Stratified/Systematic Resampling
Imagine that we are trying to find a better resampling technique for the particle filters discussed in the previous blogs. Then at each time observation, we will have N particles and their corresponding weights. Stratified resampling essentially divides the population of particles into sections (subpopulations) called strata, [1]. To help us visualise the idea, imagine the normalised weights as sections, such that each section has the length of the corresponding weight, see the figure below. For example, the first particle will have a weight equal to length of the first blue rectangle.
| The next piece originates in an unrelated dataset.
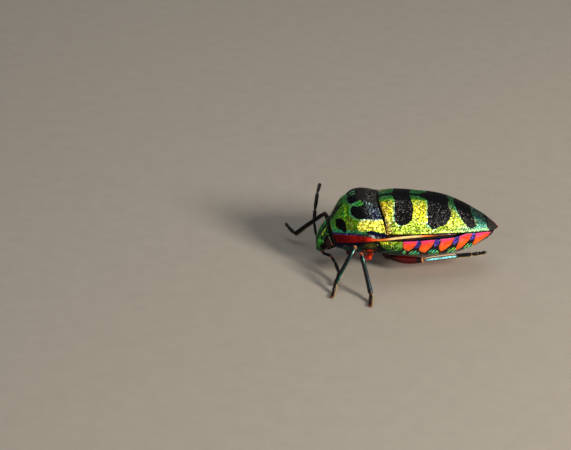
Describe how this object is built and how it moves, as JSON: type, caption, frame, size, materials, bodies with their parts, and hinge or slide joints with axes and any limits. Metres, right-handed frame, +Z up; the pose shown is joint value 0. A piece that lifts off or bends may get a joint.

Now, since the sections are equal to the normalised weights, their total length should add up to 1. In the figure, we have considered 5 particles, but you can imagine a lot more, we have just plotted the strata for the first 5. The bottom rectangle represents the interval [0,1], but split into equal sections of length 1/N, where N is the number of particles. Then, the stratified resampling will sample a uniform random point in each of the small rectangles on the bottom and see which particle it corresponds to. Naturally, this is eliminate the particles with very small weights, but will even out to some extent their sampling. For example, if all the particles had the same weight, then in the multinomial resampling there is a high probability that some of them will not be resampled, which is not the case for the Stratified resampling, ensuring the diversity of the particles is not deteriorating. Mathematically, Stratified resampling partitions the [0,1] interval into N disjoint subintervals: [0, 1/N) \cup [1/N, 2/N) \cup \ldots \cup [1-1/N, 1]. Then, sample from N random variables, \{u_{j}^{i}\}_{i=1}^{N} independently in each interval at time j, i.e.:
u_{j}^{i} \sim U\Big[\frac{i-1}{N}, \frac{i}{N}\Big), \quad \text{for} \; i \in {1,\ldots,N}.
Then we can obtain the resampled particles following the argument above. On the other hand, systematic resampling, see [2], exploits the strata in a different way, where the only the first random variable is drawn from a uniform distribution, while the others are determined deterministically by the following procedure:
u_{j}^{1} \sim U\Big[0, \frac{1}{N}\Big),
u_{j}^{i} = u_{j}^{1} + \frac{i - 1}{N}, \quad \text{for} \; i \in {1,\ldots,N}
Now, both stratified and systematic resampling turn out to be of \mathcal{O}(N), but the systematic resampling is more computationally efficient as it requires smaller number of random variables to be generated.
Residual Resampling
Residual resampling consists of two stages, see [3], [4] and [5]. The first stage of the algorithm is to determine which particles have a weight higher than 1/N. Then, it will sample each such particle N_{j}^{i} times, where N_{j}^{i} = floor(Nw_{j}^{i}). The total number of the replicated particles after the first stage will be N_{j} = \sum_{i=1}^{N}N_{j}^{i}. The second stage consists of replicating R_{j} = N - N_{j} number of particles, using a multinomial sampling, but from new (residual) weights, given by (unnormalised):
\hat{w}_{j}^{i} = w_{j}^{i} - \frac{N_{j}^{i}}{N}.
Intuitively, if a particle has been resampled at the first stage, then its residual weight will be reduced, leading to a lower probability of it being resampled again. If the particle has not been resampled in the first stage, then its residual weight the maximum one for this particular particle (in other words the original), hence it has a higher change of being resampled at the second stage. This ensures particle diversity while at the same time removing the particles with negligible weights. Due to the two loop structure, the time complexity of the residual resampling is \mathcal{O}(N) + \mathcal{O}(R_{j}). However, one can remove the computatinally expensive multinomial resampling by conbining the two loops into one. The method is called residual systematic resampling (RSR). In essence, RSR is very similar to systematic resampling. The difference lies in that systematic resampling the random variables {u_{j}^{i}}_{i = 1}^{N} are determined once we know u_{j}^{1}, while in RSR, u_{j}^{i} is updated with reference to the currently considered weight, and for this reason the value of the weight of the previous particle needs to be subtracted from u_{j}^{i}.
Varying sample size
Up to know we have considered different resampling methods where at each time observation we have a choice which results in either propagating the same paths (if the ESS is above some threshold) or resampling the same number of paths that we started with. There could be instances, however, where it could be useful sample more or less particles. Imagine for example, that from one time observation to the next, your ESS deteriorates drastically . This means that we are not exploring the space so much and resampling more particles could be desirable. On the contrary, we also saw that sampling too many particles might only lead to incremental improvements, while linearly increasing the computational time, hence it might be desirable sometimes to sample less particles. One approach, called branch-kill or branching, replicates the i^{th} particle at time j, N_{j}^{i} = floor(Nw_{j}^{i}) + 1 times with probability p, or N_{j}^{i} = floor(Nw_{j}^{i}) with probability 1-p, where p = Nw_{j}^{i} - floor(Nw_{j}^{i}).